I am using pySpark, and this is what I have done till now:
df = sqlContext.read.format("com.databricks.spark.xml").option("rowTag", "report").load("//path//to//file.xml")
df.registerTempTable("XMLtable");
I got the schema as:
root
|-- instance: array (nullable = true)
| |-- element: struct (containsNull = true)
| | |-- @name: string (nullable = true)
| | |-- @number: long (nullable = true)
| | |-- key: array (nullable = true)
| | | |-- element: struct (containsNull = true)
| | | | |-- @value: string (nullable = true)
I performed the following queries:
sqlContext.sql("select * from XMLtable").show();
+-------------+
| INSTANCE|
+-------------+
|[[null,XYZ...|
+-------------+
This query correctly points me to the right data.
sqlContext.sql("select instance[1].key[1]['@value'] as value from XMLtable").show();
+--------+
| value |
+--------+
|(1)ABCDF|
+--------+
So as far as I understand, the table is not correctly loaded as expected. How will I load the table with attributes as opposed to the general way of loading values.
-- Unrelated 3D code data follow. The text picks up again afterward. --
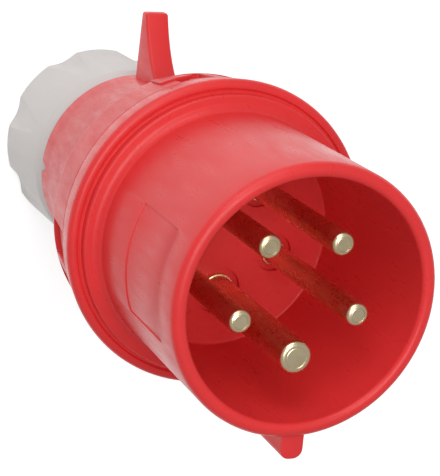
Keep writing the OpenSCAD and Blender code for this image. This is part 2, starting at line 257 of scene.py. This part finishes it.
def new_material(name):
    """A material with its shader, its node maker and a pattern that sits on the piece."""
    material = bpy.data.materials.new(name)
    material.use_nodes = True
    nodes, links = material.node_tree.nodes, material.node_tree.links
    shader = nodes["Principled BSDF"]
    place = nodes.new("ShaderNodeTexCoord")

    def noise(scale, detail=3.0, roughness=0.5, stretch=(1, 1, 1)):
        lay = nodes.new("ShaderNodeMapping")
        lay.inputs["Scale"].default_value = stretch
        links.new(place.outputs["Object"], lay.inputs["Vector"])
        cloud = nodes.new("ShaderNodeTexNoise")
        cloud.inputs["Scale"].default_value = scale
        cloud.inputs["Detail"].default_value = detail
        cloud.inputs["Roughness"].default_value = roughness
        links.new(lay.outputs["Vector"], cloud.inputs["Vector"])
        return cloud.outputs["Fac"]

    return material, shader, nodes, links, place, noise


def spread(nodes, links, value, low, high, start=0.3, stop=0.7):
    """Maps a pattern from start..stop on to low..high."""
    ramp = nodes.new("ShaderNodeMapRange")
    ramp.inputs["From Min"].default_value = start
    ramp.inputs["From Max"].default_value = stop
    ramp.inputs["To Min"].default_value = low
    ramp.inputs["To Max"].default_value = high
    links.new(value, ramp.inputs["Value"])
    return ramp.outputs["Result"]


def tinted(nodes, links, value, colours, stops):
    """A colour that follows a pattern through a ramp."""
    ramp = nodes.new("ShaderNodeValToRGB")
    ramp.color_ramp.elements[0].position = stops[0]
    ramp.color_ramp.elements[1].position = stops[1]
    for element, colour in zip(ramp.color_ramp.elements, colours):
        element.color = (*colour, 1)
    links.new(value, ramp.inputs["Fac"])
    return ramp.outputs["Color"]


def bumped(nodes, links, shader, heights):
    """Adds (pattern, strength, depth) bumps on top of each other."""
    last = None
    for value, strength, depth in heights:
        bump = nodes.new("ShaderNodeBump")
        bump.inputs["Strength"].default_value = strength
        bump.inputs["Distance"].default_value = depth
        links.new(value, bump.inputs["Height"])
        if last:
            links.new(last, bump.inputs["Normal"])
        last = bump.outputs["Normal"]
    links.new(last, shader.inputs["Normal"])


def shaded(colour, factor):
    return tuple(c * factor for c in colour)


def moulded_plastic(name, colour, gloss, grain=0.12, wear=(1.08, 0.92)):
    """Injection-moulded plastic: a slight orange peel, flow marks and faint rubbing."""
    material, shader, nodes, links, place, noise = new_material(name)
    flow = noise(38, 4, 0.55, (1, 1, 0.45))
    links.new(tinted(nodes, links, flow, (shaded(colour, wear[1]), shaded(colour, wear[0])),
                     (0.25, 0.78)), shader.inputs["Base Color"])
    rubs = noise(420, 5, 0.7, (1, 1, 0.2))
    links.new(spread(nodes, links, rubs, gloss - 0.06, gloss + 0.12, 0.35, 0.75),
              shader.inputs["Roughness"])
    bumped(nodes, links, shader, [(noise(260, 3), grain, 0.12 * mm),
                                  (noise(2600, 2), grain * 0.8, 0.02 * mm)])
    shader.inputs["Specular IOR Level"].default_value = 0.35
    shader.inputs["IOR"].default_value = 1.5
    return material


def turned_brass(name):
    """Bright turned brass with fine tool rings round each pin and a little tarnish."""
    material, shader, nodes, links, place, noise = new_material(name)
    shader.inputs["Metallic"].default_value = 1.0
    tarnish = noise(140, 4, 0.5)
    links.new(tinted(nodes, links, tarnish, ((0.80, 0.66, 0.40), (0.92, 0.80, 0.54)), (0.25, 0.75)),
              shader.inputs["Base Color"])
    links.new(spread(nodes, links, noise(400, 3), 0.24, 0.34), shader.inputs["Roughness"])
    rings = noise(60, 2, 0.5, (0.02, 0.02, 60))
    bumped(nodes, links, shader, [(rings, 0.08, 0.05 * mm), (noise(3000, 2), 0.04, 0.02 * mm)])
    return material


def plated_steel(name, colour):
    material, shader, nodes, links, place, noise = new_material(name)
    shader.inputs["Metallic"].default_value = 1.0
    links.new(tinted(nodes, links, noise(500, 4), (shaded(colour, 0.82), colour), (0.3, 0.7)),
              shader.inputs["Base Color"])
    links.new(spread(nodes, links, noise(1200, 3), 0.28, 0.42), shader.inputs["Roughness"])
    bumped(nodes, links, shader, [(noise(2400, 3), 0.15, 0.02 * mm)])
    return material


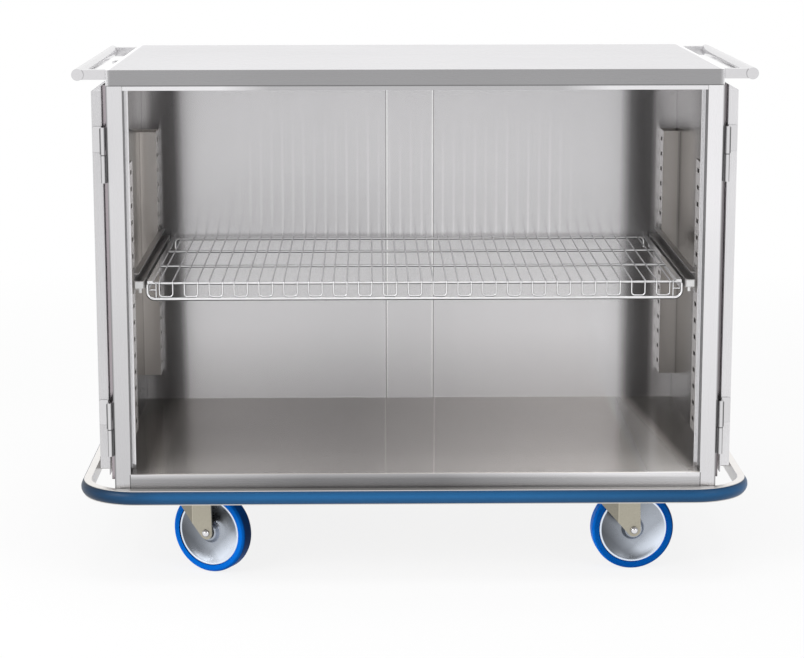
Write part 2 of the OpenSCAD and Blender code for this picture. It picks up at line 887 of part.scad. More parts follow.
module shelf_frame() {
    rod_x = shelf_x - frame_bend;
    color(bright) {
        translate([0, drop_y, frame_rod_z]) bar_x(-rod_x, rod_x, frame_rod_d);
        both_sides() {
            translate([rod_x, drop_y, frame_rod_z + frame_bend]) elbow_down(frame_rod_d, frame_bend);
            translate([shelf_x, drop_y, 0])
                bar_z(frame_rod_z + frame_bend, frame_rod_z + frame_rise, frame_rod_d);
            span([shelf_x - bar_t, bar_y0, bar_top - bar_h], [shelf_x, bar_y1, bar_top]);
            span([bar_x0, bar_y0, bar_top - bar_t], [shelf_x, bar_y1, bar_top]);
        }
    }
}

// Long rods under the wires; the back one has its ends turned down
module shelf_rods() {
    tail_x = bar_x0 + bar_w / 4;
    color(bright) {
        for (share = [rod_places[0], rod_places[1], rod_places[2]])
            translate([0, rod_y0 + share * (rod_y1 - rod_y0), rod_z])
                bar_x(bar_t - shelf_x, shelf_x - bar_t, rod_d);
        translate([0, rod_y1, 0]) {
            translate([0, 0, rod_z]) bar_x(rod_bend - tail_x, tail_x - rod_bend, rod_d);
            both_sides() {
                translate([tail_x - rod_bend, 0, rod_z - rod_bend]) elbow_up(rod_d, rod_bend);
                translate([tail_x, 0, 0]) bar_z(rod_z - rod_tail, rod_z - rod_bend, rod_d);
            }
        }
    }
}

// A wire that runs forward over the rods, drops at the front and comes back
module hairpin() {
    half = hairpin_w / 2;
    both_sides() {
        translate([half, 0, wire_z]) bar_y(rod_y0, rod_y1 + rod_d / 2, wire_d);
        translate([half, rod_y0, rod_z]) rotate([90, 0, -90]) elbow(wire_d, wire_r);
        translate([half, drop_y, 0]) bar_z(drop_z + hairpin_corner, rod_z, wire_d);
        translate([half - hairpin_corner, drop_y, drop_z + hairpin_corner])
            elbow_down(wire_d, hairpin_corner);
    }
    translate([0, drop_y, drop_z]) bar_x(hairpin_corner - half, half - hairpin_corner, wire_d);
}

module shelf_wires() {
    tie_foot = frame_rod_z + frame_rod_d / 2;
    tie_end = shelf_x - frame_rod_d / 2;
    color(bright) {
        for (k = [-side_pins : side_pins]) translate([k * hairpin_pitch, 0, 0]) hairpin();
        both_sides() {
            translate([tie_x, drop_y, 0]) bar_z(tie_foot, wire_z, wire_d);
            translate([0, drop_y, tie_z]) bar_x(tie_x, tie_end, wire_d);
        }
    }
}

module shelf_rails() {
    lid_z = block_z + block_h;
    color(dull) both_sides() {
        difference() {
            span([rail_x0, rail_y0, rail_z0], [rail_x1, rail_y1, rail_z0 + rail_h]);
            span([rail_x0 + slide_t, rail_y0 - eps, rail_z0 + slide_t],
                 [rail_x1 + eps, rail_y1 + eps, rail_z0 + rail_h - slide_t]);
        }
        for (share = boss_places)
            translate([0, bar_y0 + share * (bar_y1 - bar_y0), bar_top - boss_r - boss_drop])
                bar_x(shelf_x, rail_x0 + eps, 2 * boss_r);
        difference() {
            span([rail_x0, rail_y0 - block_front, block_z],
                 [rail_x1 - slide_t, rail_y0 + block_front, lid_z]);
            span([rail_x0 + slide_t, rail_y0 - block_front - eps, block_z - eps],
                 [rail_x1 - 2 * slide_t, rail_y0 + block_front + eps, lid_z - slide_t]);
        }
    }
}

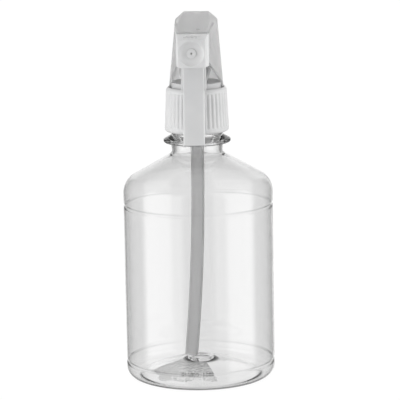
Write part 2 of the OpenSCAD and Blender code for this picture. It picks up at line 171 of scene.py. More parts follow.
def point(name, place):
    """A new object of one point, from which outlines are extruded."""
    only(None)
    bpy.ops.mesh.primitive_plane_add(size=MM, location=(0, 0, 0))
    obj = bpy.context.object
    obj.name = obj.data.name = name
    everything(obj)
    bpy.ops.mesh.merge(type="CENTER")
    bpy.ops.transform.translate(value=Vector(place) * MM)
    return obj


def outline(name, places, closed=True):
    """Points in mm joined one after another by extrude, and back to the first if closed."""
    obj = point(name, places[0])
    for a, b in zip(places, places[1:] + places[:1] if closed else places[1:]):
        step = (Vector(b) - Vector(a)) * MM
        bpy.ops.mesh.extrude_vertices_move(TRANSFORM_OT_translate={"value": step})
    everything(obj)
    bpy.ops.mesh.remove_doubles(threshold=0.001 * MM)
    return obj


def turned(name, line, steps=96, axis="Z", centre=(0, 0, 0), closed=True):
    """Spins a line of (radius, height along the axis) points in mm."""
    centre = Vector(centre)
    along = AXES[axis]
    out = AXES["Y"] if axis == "X" else AXES["X"]
    obj = outline(name, [centre + out * r + along * h for r, h in line], closed)
    everything(obj)
    bpy.ops.mesh.spin(steps=steps, angle=2 * math.pi, center=centre * MM, axis=along)
    return tidied(obj)


def plate(name, places, pull):
    """A flat outline filled and pulled thick by a vector in mm."""
    obj = outline(name, places)
    everything(obj)
    bpy.ops.mesh.edge_face_add()
    bpy.ops.mesh.extrude_region_move(TRANSFORM_OT_translate={"value": Vector(pull) * MM})
    return tidied(obj)


def block(name, low, high):
    """A box between two corners in mm, as a start for more work."""
    low, high = Vector(low), Vector(high)
    only(None)
    bpy.ops.mesh.primitive_cube_add(size=1, location=(low + high) / 2 * MM,
                                    scale=(high - low) * MM)
    obj = only(bpy.context.object)
    obj.name = obj.data.name = name
    bpy.ops.object.transform_apply(location=True, rotation=True, scale=True)
    return obj


def copied(obj, name, by=(0, 0, 0), size=1):
    """A copy with its own mesh, sized about the origin and moved by a vector in mm."""
    only(obj)
    bpy.ops.object.duplicate()
    twin = only(bpy.context.object)
    twin.name = twin.data.name = name
    everything(twin)
    bpy.ops.transform.resize(value=(size, size, size), center_override=(0, 0, 0))
    bpy.ops.transform.translate(value=Vector(by) * MM)
    return only(twin)


def joined(obj, *others):
    only(obj)
    for o in others:
        o.select_set(True)
    bpy.ops.object.join()
    return obj


def cut(obj, tool, operation="DIFFERENCE"):
    """Cuts one closed shape from another, or welds it on with UNION, and removes the tool."""
    apply(obj, "BOOLEAN", object=tool, operation=operation, solver="EXACT")
    bpy.data.objects.remove(tool)
    return obj


def arc(centre, r, a0, a1, n=8):
    """Points of an arc in a plane, in degrees."""
    return [(centre[0] + r * math.cos(math.radians(a0 + (a1 - a0) * i / n)),
             centre[1] + r * math.sin(math.radians(a0 + (a1 - a0) * i / n)))
            for i in range(n + 1)]


# %% [markdown]
# ## Finishes
# White polypropylene is never one flat colour: the mould leaves a fine satin grain, and a thick
# spot scatters light in a slightly different tone. Both come from noise on Object coordinates,
# so they stay put on the piece. Blown PET is a clear shell with long, faint waves in its wall;
# those waves are what makes the edges draw irregular dark and light lines.

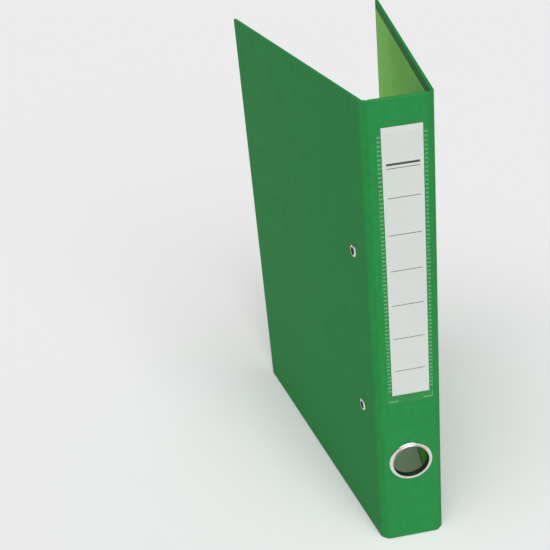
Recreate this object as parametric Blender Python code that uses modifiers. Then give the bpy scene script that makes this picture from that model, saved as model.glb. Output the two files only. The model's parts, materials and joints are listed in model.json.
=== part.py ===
"""A two-ring file for A4 paper: a wrapped board case with scored folds, a spine label in a clear
pocket, a finger ring, and a riveted ring mechanism. Metres, +Z up, standing on its lower edges.
The origin is the centre of the spine's lower end, and the spine's outer face looks along -Y."""

import math

import bmesh
import bpy
from mathutils import Matrix, Vector

# Case
FILE_HEIGHT = 0.320
SPINE_WIDTH = 0.035  # from crease to crease
FOLD_WIDTH = 0.006  # the scored strip between spine and cover
COVER_WIDTH = 0.232  # from crease to fore-edge
PANEL_THICKNESS = 0.0024
WRAP_THICKNESS = 0.0003
BOARD_GAP = 0.0001  # around a board, inside its wrap
TURN_IN = 0.014  # how far the wrap is folded over onto a panel's inner face
PANEL_SETBACK = 0.0005  # from a crease to the panel's edge
FOLD_SETBACK = 0.0003  # from a crease to the fold strip's edge
FOLD_THICKNESS = 0.0005
LINING_THICKNESS = 0.00025
LINING_MARGIN = 0.006
LINING_GAP = 0.0001
REAR_ANGLE = math.radians(80)  # between the spine's plane and the cover, 90 when the file is shut
FRONT_ANGLE = math.radians(83)

# Finger hole and its two rings
FINGER_HOLE_Z = 0.066
FINGER_RING_INNER_R = 0.01225
FINGER_RING_OUTER_R = 0.0150
FINGER_BARREL_R = 0.01285
FINGER_HOLE_R = FINGER_BARREL_R + 0.0003

# Label and its pocket
LABEL_WIDTH = 0.0246
LABEL_CENTRE_X = 0.0015
LABEL_BOTTOM = 0.121
LABEL_TOP = 0.303
LABEL_THICKNESS = 0.00025
LABEL_GAP = 0.00015
POCKET_LEFT = -0.0138
POCKET_RIGHT = 0.0166
POCKET_BOTTOM = 0.1145
POCKET_TOP = 0.2995
POCKET_FILM = 0.0002
POCKET_STOP_LENGTH = 0.0085  # each of the two short welds that the label stands on
POCKET_SLACK = 0.0006  # beside the label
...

Can anybody point me towards the right direction? I have already checked without attribute values, and that works pretty well. What I need is to create a table like described above with the attributes values populated, which will inturn help in writing queries for the parsed XML data. I also plan to convert this into pandas dataframe later to do more statistical analysis of the data.
Upvotes: 1
Views: 4776
Reputation: 13926
Yes, it's possible. First, specify instance
instead of report
for rowTag
option during loading xml and add specify custom value for valueTag
(to avoid conflicts with value
attribute), for example:
df = sqlContext.read.format("com.databricks.spark.xml").option("rowTag", "instance") \
.option("valueTag", "some_value").load("data.xml")
Then you can easily get dataframe to requested format using:
>>> df.withColumn('values', explode('key')).select(
col('_name').alias('name'),
col('_number').alias('number'),
col('values._value').alias('value')
).show()
+----+------+-----+
|name|number|value|
+----+------+-----+
| XYZ| 1| ABC|
| XYZ| 1| ABCD|
| PQR| 2|ABCDE|
| PQR| 2|ABCDF|
+----+------+-----+
Finally, register this dataframe as temp table and it will behave like you expected.
Upvotes: 1